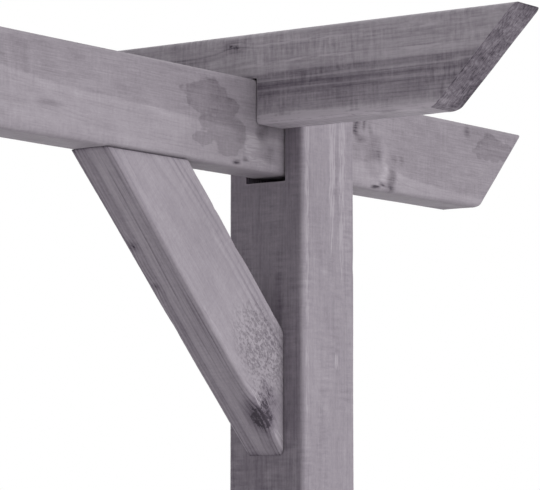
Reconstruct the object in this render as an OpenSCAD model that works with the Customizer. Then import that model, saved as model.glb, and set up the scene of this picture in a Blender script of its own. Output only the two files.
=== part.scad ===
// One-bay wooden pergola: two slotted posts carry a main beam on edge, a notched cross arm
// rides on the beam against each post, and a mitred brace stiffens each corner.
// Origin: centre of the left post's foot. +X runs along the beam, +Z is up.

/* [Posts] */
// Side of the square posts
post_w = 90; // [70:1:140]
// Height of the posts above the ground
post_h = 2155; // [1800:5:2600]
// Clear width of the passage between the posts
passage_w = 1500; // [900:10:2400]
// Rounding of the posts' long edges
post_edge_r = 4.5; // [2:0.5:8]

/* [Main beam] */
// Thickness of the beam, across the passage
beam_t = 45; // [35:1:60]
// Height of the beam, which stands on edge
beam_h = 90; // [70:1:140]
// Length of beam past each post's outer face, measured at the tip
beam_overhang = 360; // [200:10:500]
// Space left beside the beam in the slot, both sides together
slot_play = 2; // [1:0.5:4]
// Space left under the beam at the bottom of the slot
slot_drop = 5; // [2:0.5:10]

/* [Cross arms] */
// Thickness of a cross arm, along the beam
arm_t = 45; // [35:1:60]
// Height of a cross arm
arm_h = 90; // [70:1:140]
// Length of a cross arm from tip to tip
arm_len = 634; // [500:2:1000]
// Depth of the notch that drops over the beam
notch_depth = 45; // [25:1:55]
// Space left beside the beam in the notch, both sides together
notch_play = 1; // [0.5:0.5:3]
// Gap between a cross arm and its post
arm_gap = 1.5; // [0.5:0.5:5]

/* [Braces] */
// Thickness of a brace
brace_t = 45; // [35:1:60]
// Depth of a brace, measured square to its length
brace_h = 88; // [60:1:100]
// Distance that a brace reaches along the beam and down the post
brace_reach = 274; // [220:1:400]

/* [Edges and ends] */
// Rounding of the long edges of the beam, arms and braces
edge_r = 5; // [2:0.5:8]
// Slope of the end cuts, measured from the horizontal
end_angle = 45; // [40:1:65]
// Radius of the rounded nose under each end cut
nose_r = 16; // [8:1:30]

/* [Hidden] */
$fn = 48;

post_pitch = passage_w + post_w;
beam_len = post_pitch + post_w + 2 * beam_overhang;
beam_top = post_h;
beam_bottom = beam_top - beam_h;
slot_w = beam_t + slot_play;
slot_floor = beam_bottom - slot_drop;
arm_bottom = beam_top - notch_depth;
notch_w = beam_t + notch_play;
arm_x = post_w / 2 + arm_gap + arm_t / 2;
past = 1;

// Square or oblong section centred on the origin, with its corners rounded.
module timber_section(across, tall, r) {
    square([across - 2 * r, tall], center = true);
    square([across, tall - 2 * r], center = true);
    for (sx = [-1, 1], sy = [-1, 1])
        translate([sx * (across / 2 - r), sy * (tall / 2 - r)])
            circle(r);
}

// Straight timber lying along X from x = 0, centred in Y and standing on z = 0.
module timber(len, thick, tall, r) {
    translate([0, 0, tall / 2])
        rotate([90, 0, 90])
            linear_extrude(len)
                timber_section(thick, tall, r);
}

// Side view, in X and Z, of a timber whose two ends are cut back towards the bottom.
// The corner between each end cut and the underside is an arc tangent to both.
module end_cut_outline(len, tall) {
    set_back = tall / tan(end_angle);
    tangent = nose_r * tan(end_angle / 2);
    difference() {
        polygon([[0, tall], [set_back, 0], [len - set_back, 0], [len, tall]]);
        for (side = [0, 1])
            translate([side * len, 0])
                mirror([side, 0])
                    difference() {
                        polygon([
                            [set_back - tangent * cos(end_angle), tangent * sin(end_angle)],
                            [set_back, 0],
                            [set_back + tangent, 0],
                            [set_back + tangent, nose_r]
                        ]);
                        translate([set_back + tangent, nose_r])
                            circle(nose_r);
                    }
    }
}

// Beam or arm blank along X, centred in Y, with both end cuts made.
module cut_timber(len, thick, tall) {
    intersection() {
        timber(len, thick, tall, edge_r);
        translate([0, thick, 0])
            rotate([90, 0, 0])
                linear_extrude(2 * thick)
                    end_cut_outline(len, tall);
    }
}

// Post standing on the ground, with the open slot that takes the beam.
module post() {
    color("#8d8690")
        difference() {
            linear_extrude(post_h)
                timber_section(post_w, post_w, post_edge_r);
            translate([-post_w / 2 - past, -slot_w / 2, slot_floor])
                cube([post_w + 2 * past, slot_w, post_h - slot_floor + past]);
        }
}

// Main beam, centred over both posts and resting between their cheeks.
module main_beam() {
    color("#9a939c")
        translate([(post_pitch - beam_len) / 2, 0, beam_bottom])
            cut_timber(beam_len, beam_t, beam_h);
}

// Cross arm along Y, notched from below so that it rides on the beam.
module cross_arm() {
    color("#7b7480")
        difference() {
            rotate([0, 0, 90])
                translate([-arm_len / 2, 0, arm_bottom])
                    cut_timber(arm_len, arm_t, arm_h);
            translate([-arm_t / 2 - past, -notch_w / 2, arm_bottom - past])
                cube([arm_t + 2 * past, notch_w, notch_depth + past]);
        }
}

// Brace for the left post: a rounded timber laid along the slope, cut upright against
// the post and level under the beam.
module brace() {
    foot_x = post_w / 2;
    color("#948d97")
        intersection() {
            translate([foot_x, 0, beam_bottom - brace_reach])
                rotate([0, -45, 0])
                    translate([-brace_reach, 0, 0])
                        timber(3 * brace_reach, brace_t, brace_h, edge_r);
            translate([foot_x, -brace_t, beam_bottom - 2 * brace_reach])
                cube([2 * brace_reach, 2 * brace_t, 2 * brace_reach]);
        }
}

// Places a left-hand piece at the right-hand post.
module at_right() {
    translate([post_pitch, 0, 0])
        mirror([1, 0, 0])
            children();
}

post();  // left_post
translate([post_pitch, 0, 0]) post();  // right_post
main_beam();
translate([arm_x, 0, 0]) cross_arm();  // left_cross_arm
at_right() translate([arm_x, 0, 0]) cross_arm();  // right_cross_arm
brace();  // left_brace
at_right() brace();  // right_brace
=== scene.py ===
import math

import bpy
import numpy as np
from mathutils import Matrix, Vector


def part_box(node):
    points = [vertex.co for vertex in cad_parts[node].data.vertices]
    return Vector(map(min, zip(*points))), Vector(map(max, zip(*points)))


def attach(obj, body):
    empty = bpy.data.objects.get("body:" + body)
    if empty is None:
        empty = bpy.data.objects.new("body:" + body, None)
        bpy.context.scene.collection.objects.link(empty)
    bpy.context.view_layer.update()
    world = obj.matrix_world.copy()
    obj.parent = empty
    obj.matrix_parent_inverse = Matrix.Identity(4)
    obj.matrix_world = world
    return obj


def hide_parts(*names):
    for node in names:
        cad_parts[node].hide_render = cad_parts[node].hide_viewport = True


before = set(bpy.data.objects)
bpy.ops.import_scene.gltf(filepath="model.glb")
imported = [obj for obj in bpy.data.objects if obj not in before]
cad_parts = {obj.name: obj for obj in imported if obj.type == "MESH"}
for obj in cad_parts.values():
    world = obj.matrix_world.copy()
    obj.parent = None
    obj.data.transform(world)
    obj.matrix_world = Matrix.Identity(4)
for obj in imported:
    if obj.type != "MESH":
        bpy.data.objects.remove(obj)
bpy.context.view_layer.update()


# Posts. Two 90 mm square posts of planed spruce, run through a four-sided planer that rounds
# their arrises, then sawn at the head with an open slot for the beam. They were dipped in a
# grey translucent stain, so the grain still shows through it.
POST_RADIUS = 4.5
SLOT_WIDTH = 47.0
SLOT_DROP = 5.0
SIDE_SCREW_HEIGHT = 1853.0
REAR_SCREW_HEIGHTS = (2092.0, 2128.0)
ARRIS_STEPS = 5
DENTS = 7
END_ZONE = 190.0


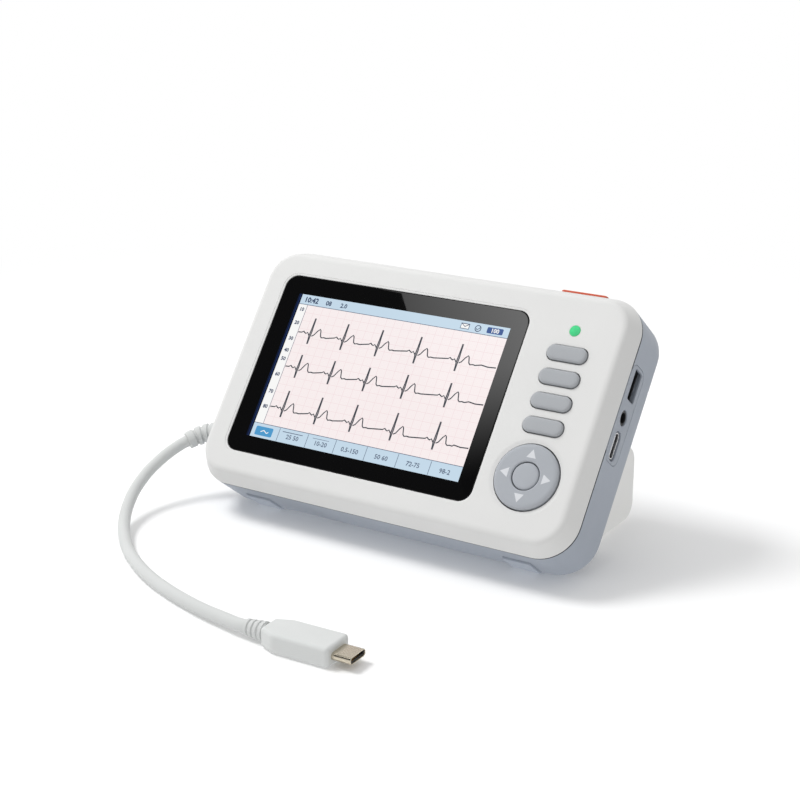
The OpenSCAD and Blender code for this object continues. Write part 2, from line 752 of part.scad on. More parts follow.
——
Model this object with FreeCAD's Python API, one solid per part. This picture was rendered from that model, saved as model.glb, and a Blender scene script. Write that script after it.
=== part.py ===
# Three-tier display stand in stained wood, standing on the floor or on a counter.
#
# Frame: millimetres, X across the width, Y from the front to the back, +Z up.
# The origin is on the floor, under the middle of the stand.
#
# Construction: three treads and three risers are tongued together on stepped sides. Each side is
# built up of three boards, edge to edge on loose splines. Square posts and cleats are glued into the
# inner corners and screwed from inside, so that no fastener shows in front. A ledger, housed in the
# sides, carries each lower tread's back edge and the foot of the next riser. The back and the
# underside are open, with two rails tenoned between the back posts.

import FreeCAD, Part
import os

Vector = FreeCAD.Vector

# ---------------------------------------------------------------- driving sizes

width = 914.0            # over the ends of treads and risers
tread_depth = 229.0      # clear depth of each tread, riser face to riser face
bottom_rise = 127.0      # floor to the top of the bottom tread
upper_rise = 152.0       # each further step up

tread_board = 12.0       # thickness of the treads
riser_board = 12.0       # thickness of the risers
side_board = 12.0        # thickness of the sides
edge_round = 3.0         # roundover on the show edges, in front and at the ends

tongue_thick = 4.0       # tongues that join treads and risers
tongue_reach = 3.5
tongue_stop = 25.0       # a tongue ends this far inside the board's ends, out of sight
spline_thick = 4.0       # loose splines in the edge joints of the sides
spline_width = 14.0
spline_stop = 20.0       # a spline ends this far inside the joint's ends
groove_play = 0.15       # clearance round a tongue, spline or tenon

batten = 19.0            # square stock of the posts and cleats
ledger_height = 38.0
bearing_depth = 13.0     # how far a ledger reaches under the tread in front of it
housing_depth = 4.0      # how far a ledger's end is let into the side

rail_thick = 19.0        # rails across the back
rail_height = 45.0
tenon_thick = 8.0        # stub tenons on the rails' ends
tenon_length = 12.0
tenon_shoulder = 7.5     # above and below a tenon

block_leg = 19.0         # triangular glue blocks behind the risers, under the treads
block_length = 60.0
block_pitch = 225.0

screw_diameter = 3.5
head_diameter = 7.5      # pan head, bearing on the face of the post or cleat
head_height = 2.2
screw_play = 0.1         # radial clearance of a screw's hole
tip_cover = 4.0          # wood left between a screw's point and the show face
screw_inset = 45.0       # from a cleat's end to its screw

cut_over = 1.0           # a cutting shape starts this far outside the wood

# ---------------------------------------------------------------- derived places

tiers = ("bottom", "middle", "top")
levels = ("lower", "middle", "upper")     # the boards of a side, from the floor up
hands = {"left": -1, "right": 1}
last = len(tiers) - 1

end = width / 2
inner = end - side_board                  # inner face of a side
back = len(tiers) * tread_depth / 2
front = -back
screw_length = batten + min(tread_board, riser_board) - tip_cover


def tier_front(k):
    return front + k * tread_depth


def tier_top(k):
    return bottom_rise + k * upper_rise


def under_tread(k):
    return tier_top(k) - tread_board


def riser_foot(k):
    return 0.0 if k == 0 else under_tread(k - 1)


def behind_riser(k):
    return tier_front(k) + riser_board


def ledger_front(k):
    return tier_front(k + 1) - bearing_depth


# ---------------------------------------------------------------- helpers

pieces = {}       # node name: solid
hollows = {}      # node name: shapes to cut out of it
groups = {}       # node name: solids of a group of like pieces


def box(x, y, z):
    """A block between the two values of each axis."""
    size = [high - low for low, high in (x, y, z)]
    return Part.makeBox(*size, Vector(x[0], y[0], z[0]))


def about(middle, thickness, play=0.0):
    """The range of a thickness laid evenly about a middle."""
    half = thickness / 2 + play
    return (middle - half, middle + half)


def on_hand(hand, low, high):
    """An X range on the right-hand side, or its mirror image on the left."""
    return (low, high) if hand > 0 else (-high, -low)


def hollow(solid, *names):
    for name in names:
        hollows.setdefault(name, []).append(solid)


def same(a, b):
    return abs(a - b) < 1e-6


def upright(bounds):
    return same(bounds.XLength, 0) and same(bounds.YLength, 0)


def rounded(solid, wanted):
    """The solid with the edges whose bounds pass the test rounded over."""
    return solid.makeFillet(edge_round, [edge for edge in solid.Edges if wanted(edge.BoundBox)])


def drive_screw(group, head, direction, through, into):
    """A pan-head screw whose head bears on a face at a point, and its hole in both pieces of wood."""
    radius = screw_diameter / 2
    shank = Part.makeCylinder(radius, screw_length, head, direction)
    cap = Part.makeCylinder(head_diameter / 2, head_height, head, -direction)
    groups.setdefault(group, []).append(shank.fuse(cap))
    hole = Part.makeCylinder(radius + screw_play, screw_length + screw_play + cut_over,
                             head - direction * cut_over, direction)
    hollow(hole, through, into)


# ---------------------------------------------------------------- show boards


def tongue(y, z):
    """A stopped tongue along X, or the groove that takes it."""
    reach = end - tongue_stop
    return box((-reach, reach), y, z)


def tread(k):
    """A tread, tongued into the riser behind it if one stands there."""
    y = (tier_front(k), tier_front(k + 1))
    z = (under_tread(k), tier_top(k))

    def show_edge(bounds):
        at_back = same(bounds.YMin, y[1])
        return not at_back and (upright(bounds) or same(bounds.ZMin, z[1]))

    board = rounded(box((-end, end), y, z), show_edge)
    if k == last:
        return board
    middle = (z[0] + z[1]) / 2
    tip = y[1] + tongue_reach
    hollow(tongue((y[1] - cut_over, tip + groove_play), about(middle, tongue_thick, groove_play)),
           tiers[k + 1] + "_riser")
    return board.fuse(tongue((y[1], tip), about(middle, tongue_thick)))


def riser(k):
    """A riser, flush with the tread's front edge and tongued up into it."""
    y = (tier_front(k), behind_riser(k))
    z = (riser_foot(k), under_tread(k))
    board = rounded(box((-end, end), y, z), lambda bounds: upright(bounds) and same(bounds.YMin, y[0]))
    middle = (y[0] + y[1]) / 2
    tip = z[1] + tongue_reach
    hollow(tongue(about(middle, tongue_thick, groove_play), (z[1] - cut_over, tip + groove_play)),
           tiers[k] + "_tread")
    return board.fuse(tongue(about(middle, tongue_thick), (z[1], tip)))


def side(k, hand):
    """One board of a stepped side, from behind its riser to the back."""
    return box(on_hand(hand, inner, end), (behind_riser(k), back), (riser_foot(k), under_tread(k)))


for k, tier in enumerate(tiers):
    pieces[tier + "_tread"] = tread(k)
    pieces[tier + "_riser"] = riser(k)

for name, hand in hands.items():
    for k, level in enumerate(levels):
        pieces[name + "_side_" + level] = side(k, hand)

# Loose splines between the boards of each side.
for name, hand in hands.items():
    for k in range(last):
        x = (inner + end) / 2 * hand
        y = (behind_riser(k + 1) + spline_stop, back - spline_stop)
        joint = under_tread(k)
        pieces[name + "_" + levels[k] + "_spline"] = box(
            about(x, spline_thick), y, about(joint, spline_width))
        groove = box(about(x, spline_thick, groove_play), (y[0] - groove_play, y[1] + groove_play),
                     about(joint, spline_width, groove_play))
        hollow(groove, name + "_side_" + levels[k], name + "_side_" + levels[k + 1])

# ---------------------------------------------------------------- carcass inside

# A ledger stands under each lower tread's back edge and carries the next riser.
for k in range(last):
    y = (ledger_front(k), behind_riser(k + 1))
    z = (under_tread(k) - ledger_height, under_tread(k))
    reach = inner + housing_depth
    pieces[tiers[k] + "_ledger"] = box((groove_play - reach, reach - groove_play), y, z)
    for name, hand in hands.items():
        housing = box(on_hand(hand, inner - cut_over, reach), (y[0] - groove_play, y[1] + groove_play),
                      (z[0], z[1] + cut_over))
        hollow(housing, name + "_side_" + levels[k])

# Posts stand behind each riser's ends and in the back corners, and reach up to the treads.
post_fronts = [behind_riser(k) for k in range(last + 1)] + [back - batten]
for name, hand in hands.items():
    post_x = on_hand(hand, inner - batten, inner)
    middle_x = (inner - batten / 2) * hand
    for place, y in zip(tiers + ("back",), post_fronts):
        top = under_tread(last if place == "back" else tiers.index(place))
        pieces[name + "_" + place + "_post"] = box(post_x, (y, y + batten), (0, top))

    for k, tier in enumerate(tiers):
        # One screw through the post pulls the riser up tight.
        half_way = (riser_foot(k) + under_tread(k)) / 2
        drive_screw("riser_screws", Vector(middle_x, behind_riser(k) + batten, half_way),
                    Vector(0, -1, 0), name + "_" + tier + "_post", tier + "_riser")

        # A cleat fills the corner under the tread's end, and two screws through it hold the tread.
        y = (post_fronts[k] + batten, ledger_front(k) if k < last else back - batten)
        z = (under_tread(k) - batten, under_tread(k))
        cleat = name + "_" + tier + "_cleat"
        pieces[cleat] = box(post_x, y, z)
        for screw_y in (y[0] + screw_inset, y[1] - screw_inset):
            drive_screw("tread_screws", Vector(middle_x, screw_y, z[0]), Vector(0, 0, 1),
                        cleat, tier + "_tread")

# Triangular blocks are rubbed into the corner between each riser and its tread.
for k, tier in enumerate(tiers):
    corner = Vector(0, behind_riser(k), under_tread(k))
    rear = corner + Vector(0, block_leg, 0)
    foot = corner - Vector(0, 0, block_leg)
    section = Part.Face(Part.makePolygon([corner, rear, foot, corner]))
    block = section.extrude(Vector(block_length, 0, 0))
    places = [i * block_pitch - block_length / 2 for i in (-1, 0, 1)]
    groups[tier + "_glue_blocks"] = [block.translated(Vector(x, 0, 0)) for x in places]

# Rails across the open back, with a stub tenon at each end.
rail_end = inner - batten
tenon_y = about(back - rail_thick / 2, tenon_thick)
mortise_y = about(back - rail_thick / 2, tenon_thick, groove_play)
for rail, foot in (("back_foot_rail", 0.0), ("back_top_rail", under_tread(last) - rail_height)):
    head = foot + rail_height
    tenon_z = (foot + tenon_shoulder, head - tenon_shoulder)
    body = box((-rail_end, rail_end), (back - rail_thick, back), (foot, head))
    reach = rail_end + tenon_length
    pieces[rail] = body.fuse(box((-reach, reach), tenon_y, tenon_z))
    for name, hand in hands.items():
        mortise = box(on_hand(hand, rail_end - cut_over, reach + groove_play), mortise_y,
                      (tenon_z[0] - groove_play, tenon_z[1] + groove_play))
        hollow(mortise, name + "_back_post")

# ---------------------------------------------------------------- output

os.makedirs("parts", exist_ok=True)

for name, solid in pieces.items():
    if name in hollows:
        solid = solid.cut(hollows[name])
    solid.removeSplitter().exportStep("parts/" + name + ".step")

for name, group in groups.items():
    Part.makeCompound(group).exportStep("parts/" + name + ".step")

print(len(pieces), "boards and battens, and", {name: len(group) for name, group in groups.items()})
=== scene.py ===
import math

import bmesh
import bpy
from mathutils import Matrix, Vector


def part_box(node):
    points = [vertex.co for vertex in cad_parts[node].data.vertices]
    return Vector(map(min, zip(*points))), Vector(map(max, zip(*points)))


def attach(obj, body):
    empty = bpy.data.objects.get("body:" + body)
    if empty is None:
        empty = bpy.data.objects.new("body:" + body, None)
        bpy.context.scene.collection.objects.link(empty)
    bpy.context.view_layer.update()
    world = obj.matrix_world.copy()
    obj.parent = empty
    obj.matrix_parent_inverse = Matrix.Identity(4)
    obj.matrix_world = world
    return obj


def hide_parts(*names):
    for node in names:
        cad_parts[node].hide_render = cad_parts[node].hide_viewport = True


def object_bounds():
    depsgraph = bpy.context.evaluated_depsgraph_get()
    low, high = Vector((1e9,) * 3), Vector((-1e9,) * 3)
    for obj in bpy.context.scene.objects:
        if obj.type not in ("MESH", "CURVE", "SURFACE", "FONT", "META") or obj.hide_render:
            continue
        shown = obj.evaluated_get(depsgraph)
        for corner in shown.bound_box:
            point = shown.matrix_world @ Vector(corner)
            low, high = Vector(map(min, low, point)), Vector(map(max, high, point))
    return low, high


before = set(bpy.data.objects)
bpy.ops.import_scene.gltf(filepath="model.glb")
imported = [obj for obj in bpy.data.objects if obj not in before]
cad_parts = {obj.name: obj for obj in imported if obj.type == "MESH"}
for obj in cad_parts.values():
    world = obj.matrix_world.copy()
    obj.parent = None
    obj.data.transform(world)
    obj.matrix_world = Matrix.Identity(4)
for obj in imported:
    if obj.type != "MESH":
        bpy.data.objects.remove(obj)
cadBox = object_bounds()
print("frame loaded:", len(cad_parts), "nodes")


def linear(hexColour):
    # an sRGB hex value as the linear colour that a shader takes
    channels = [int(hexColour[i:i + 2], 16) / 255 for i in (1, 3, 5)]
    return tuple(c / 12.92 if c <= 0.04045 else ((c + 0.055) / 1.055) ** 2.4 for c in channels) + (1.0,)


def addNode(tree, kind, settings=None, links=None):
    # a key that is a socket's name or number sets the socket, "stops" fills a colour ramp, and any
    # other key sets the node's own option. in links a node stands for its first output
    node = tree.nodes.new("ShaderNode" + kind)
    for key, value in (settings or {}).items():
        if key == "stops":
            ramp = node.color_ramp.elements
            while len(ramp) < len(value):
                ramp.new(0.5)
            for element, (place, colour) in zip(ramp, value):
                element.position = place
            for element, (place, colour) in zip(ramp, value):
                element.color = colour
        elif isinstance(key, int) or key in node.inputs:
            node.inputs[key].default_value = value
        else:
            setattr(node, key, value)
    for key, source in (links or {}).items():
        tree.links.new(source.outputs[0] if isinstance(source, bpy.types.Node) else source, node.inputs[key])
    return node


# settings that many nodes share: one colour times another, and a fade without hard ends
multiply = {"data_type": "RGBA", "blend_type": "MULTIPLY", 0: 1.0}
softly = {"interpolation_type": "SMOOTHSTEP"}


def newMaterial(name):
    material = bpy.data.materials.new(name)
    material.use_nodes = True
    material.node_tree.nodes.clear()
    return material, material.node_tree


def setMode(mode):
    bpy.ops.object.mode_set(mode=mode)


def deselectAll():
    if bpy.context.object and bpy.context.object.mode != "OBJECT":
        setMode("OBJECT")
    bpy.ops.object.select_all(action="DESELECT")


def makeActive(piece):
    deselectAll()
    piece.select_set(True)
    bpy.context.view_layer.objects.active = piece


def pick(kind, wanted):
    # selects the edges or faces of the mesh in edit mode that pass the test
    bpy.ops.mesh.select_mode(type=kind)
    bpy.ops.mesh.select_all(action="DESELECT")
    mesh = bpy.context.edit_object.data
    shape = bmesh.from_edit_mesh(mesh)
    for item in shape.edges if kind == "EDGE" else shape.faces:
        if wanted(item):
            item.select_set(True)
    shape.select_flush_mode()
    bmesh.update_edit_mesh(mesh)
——
> [To do]
Give back, word for word, each line from the one containing "hollow(mortise, name +" down to the one containing "return low, high", including those two lines.

> [Exercise response]
        hollow(mortise, name + "_back_post")

# ---------------------------------------------------------------- output

os.makedirs("parts", exist_ok=True)

for name, solid in pieces.items():
    if name in hollows:
        solid = solid.cut(hollows[name])
    solid.removeSplitter().exportStep("parts/" + name + ".step")

for name, group in groups.items():
    Part.makeCompound(group).exportStep("parts/" + name + ".step")

print(len(pieces), "boards and battens, and", {name: len(group) for name, group in groups.items()})
=== scene.py ===
import math

import bmesh
import bpy
from mathutils import Matrix, Vector


def part_box(node):
    points = [vertex.co for vertex in cad_parts[node].data.vertices]
    return Vector(map(min, zip(*points))), Vector(map(max, zip(*points)))


def attach(obj, body):
    empty = bpy.data.objects.get("body:" + body)
    if empty is None:
        empty = bpy.data.objects.new("body:" + body, None)
        bpy.context.scene.collection.objects.link(empty)
    bpy.context.view_layer.update()
    world = obj.matrix_world.copy()
    obj.parent = empty
    obj.matrix_parent_inverse = Matrix.Identity(4)
    obj.matrix_world = world
    return obj


def hide_parts(*names):
    for node in names:
        cad_parts[node].hide_render = cad_parts[node].hide_viewport = True


def object_bounds():
    depsgraph = bpy.context.evaluated_depsgraph_get()
    low, high = Vector((1e9,) * 3), Vector((-1e9,) * 3)
    for obj in bpy.context.scene.objects:
        if obj.type not in ("MESH", "CURVE", "SURFACE", "FONT", "META") or obj.hide_render:
            continue
        shown = obj.evaluated_get(depsgraph)
        for corner in shown.bound_box:
            point = shown.matrix_world @ Vector(corner)
            low, high = Vector(map(min, low, point)), Vector(map(max, high, point))
    return low, high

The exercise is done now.